”Selama ini, setiap pendidikan tinggi kedinasan memiliki kekhasannya masing-masing. Jika diubah, kami takut bukan hanya kekhasannya ini yang hilang, tetapi juga tidak sesuai dengan tuntutan serta kebutuhan setiap kementerian,” ujar Sekretaris Jenderal Asosiasi Perguruan Tinggi Kedinasan Indonesia (APTKI) Wawan Heryana, yang juga Ketua Sekolah Tinggi Kesejahteraan Sosial (STKS) Bandung.
Pendapat senada dikemukakan Suryamin, Ketua Sekolah Tinggi Ilmu Statistisk (STIS) Jakarta. Menurut dia, perguruan tinggi kedinasan yang memiliki kekhususan dibutuhkan untuk mendidik calon pegawai pemerintah secara spesifik yang sulit dipenuhi perguruan tinggi umum.
”Untuk pendidikan tinggi yang sangat khusus, tidak perlu diubah-ubah,” tegas Suryamin.
Ketua Sekolah Tinggi Pertanahan Nasional (STPN) Yogyakarta Endriatmo Sutarto mengatakan, pendidikan tinggi kedinasan, seperti STPN, mengajarkan bidang ilmu yang sangat unik dan spesifik yang tidak diperoleh di pendidikan tinggi umum.
”Kami tidak sepakat apabila pendidikan kedinasan didorong menjadi lembaga pendidikan umum. Meskipun jumlah lulusannya relatif sedikit, keahlian mereka yang spesifik dan unik sangat dibutuhkan institusi penyelenggara pelayanan publik,” kata Endriatmo.
Fasli Jalal, Wakil Menteri Pendidikan Nasional, mengatakan, pendidikan kedinasan di bawah instansi pemerintahan mesti menyesuaikan diri dengan ketentuan dalam Undang-undang Sistem Pendidikan Nasional.

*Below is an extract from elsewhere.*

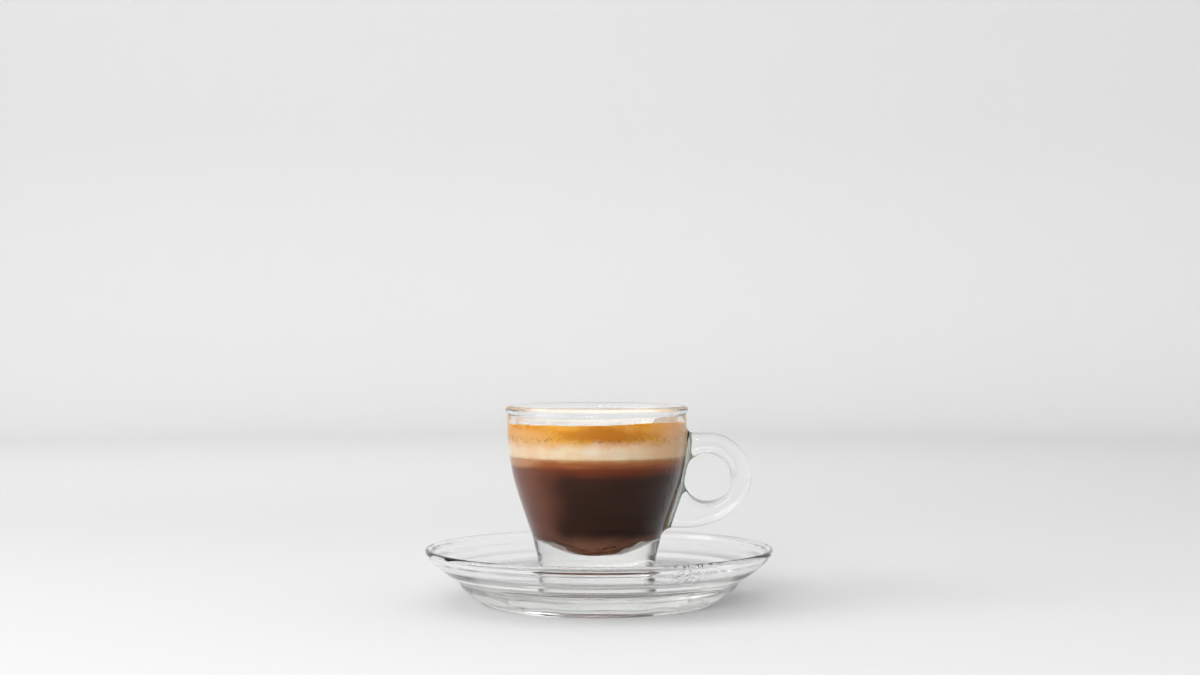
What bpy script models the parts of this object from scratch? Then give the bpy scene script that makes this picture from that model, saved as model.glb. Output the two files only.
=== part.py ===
"""Espresso macchiato in a clear glass cup with a ring handle, standing on a stepped glass saucer.

The origin is at the middle of the saucer's foot, on the table. +Z is up and the handle points along +X.
The drink is four layers, one solid each. From the bottom up they are espresso, coffee mixed with milk,
milk foam and crema.
Glass, layers and saucer keep a small gap to each other, so that no two solids share a face.
"""

import math

import bmesh
import bpy
from mathutils import Matrix, Vector
from mathutils.geometry import interpolate_bezier

MM = 0.001
GAP = 0.3 * MM

# Driving dimensions of the cup, with heights from its own base
CUP_RIM_RADIUS = 32.0 * MM
CUP_HEIGHT = 61.0 * MM
CUP_FOOT_RADIUS = 20.0 * MM
RIM_BEAD_RADIUS = 1.45 * MM
RIM_BEAD_STARTS = 190.0
RIM_BEAD_ENDS = -60.0
FOOT_EDGE_RADIUS = 0.9 * MM
CUP_OFFSET_X = -0.8 * MM

# The outer wall between the foot's edge and the rim's bead, and the bowl inside, as (radius, height)
OUTER_WALL = [
    (20.55, 5.7), (20.9, 8.5), (21.3, 10.4), (21.75, 12.0), (22.1, 13.4), (22.4, 14.8), (22.85, 16.4),
    (23.75, 18.9), (25.3, 23.4), (27.5, 30.0), (29.4, 36.7), (30.55, 43.3), (31.1, 47.8), (31.35, 52.2),
    (31.4, 56.0), (31.3, 57.5),
]
BOWL = [
    (0.0, 11.3), (4.0, 11.7), (8.0, 13.0), (11.0, 14.3), (14.4, 16.0), (16.8, 18.0), (18.9, 20.8),
    (21.2, 25.2), (23.7, 30.6), (25.9, 36.6), (27.4, 42.6), (28.35, 49.6), (28.8, 54.0), (29.0, 57.2),
]

# Ring handle, in the plane through the cup's axis
RING_CENTRE = (38.9 * MM, 36.4 * MM)
RING_RADIUS = 15.1 * MM
HOLE_CENTRE = (38.6 * MM, 35.9 * MM)
HOLE_RADIUS = 8.3 * MM
HANDLE_THICKNESS = 7.6 * MM
HANDLE_ROUNDING = 2.7 * MM
TAIL_LEAVES_RING = -48.0
TAIL_HEIGHT = 18.3 * MM
TAIL_LEVEL_FROM = 32.0 * MM
HANDLE_ROOT = 18.0 * MM
HANDLE_EDGE_STEPS = 2
RING_POINTS = 20
HOLE_POINTS = 32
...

”Jika ingin tetap mempertahankan pendidikan tinggi jenjang diploma hingga sarjana, pendidikan tinggi kedinasan mesti berubah menjadi badan hukum pendidikan pemerintah atau bekerja sama dengan perguruan tinggi umum sejenis,” ujarnya.
Ketentuan UU Sisdiknas menyebutkan, pendidikan kedinasan yang diakui pemerintah adalah pendidikan profesi, yaitu bentuk pendidikan tinggi setelah program sarjana. Ini diatur dalam Pasal 29 UU Nomor 20/2003 tentang Sistem Pendidikan Nasional.